Again, it’s not your job to figure out the HOW. Your job is to simply line up with what you want.
How do you line up with the non-smelly version of them?
First of all, I’d like to reiterate that what you really want is for YOUR experience to be better, which isn’t the same as focusing on THEM making a change of some particular kind. You don’t necessarily need the smelly party to stop stinking in order for YOU to experience relief. Get clear on what you REALLY want.
Second, spend some time while you’re on your own, and not subjected to their stank, to line up with that vision. In this case, I’d highly recommend Writing a Letter to the Universe. (please read that post for a full explanation of this technique.)
Here’s an example:
[State the problem]
I have a problem. Bob, the guy who sits next to me at work, smells like a skunk who rolled around in fermented cheese and then went for a swim in a sewer filled with old people’s feet.
[State what you don't want and what you're afraid of]
I don’t want to have to confront Bob. Despite his personal force field made of stench, he’s actually a really nice guy and I don’t want to hurt his feelings. Also, I have no idea how I could even approach this subject without being a total bitch. I get so offended and irritated that I’m not sure I could even be nice about it at this point. I don’t want to hurt him. I just want it to stop.
[State what you want]
I want to be able to do my work in peace. I want to be able to come to work without dreading it. I want to get along with my co-workers and feel comfortable around them. I want to have a positive relationship with them. I want to be able to breathe easy when I’m at my desk. I want to know that no one can really infringe on my reality without my permission. I want to be Who I Really Am, a kind, compassionate, loving person. I want my working environment to be pleasant and safe and comfortable. I want to feel safe and comfortable. (Notice how you want to gravitate more and more toward how you want to feel).

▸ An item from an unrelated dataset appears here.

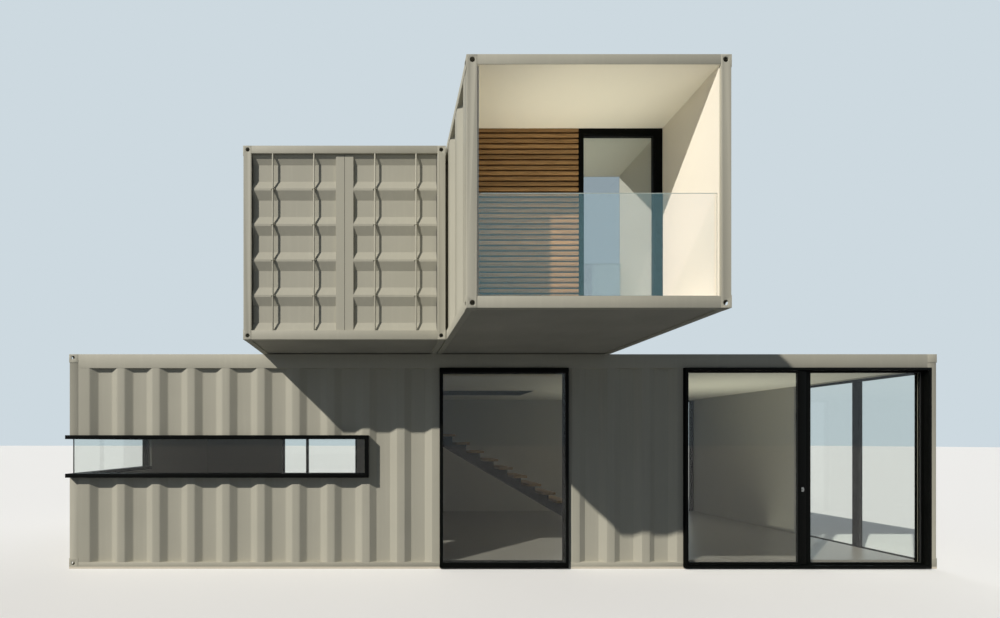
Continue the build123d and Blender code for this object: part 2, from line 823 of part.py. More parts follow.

Once you’ve written the letter, you’ll already feel better. You’ll have realized what you REALLY want, and also stated what you’re afraid of, soothing the fear that the solution you want may come at a price you’re not willing to pay. You’ve also spent just a few minutes describing what you want, starting the process of lining you up with that energy.
The solution may or may not include you
Next, take a few minutes each day and visualize yourself, happily at work, no intrusions, no distractions, joking and laughing with your colleagues. You are visualizing the absence of the problem – what your work environment would look and feel like if the problem was solved. Try not to put any restrictions on how that problem was solved – whether or not Bob is still working right next to you, or how the solution actually came about. Just know that it did come about and it was comfortable for you.
If the manifestation of the solution involves any action on your part, you will be inspired to it. Circumstances will be created that will allow you to easily say or do whatever it was that you were supposed to, in order to make that solution happen. And it won’t be uncomfortable, confrontational or ugly. It’ll be easy and effortless and natural – inspired action always is. Again, you can’t be afraid of any part of the solution and still fully allow it to appear. This does take a certain amount of trust. This is where the letter technique comes in. By stating clearly what you don’t want and what you’re afraid of, it makes it easier to let go of those fears. It makes it easier to believe that the Universe knows what you don’t want and won’t include any part of that in the final solution.
Have you suffered from smelly co-workers? What about other kinds of pollution (like co-workers who are too loud, constantly negative, gossipy, etc.)? What did you do?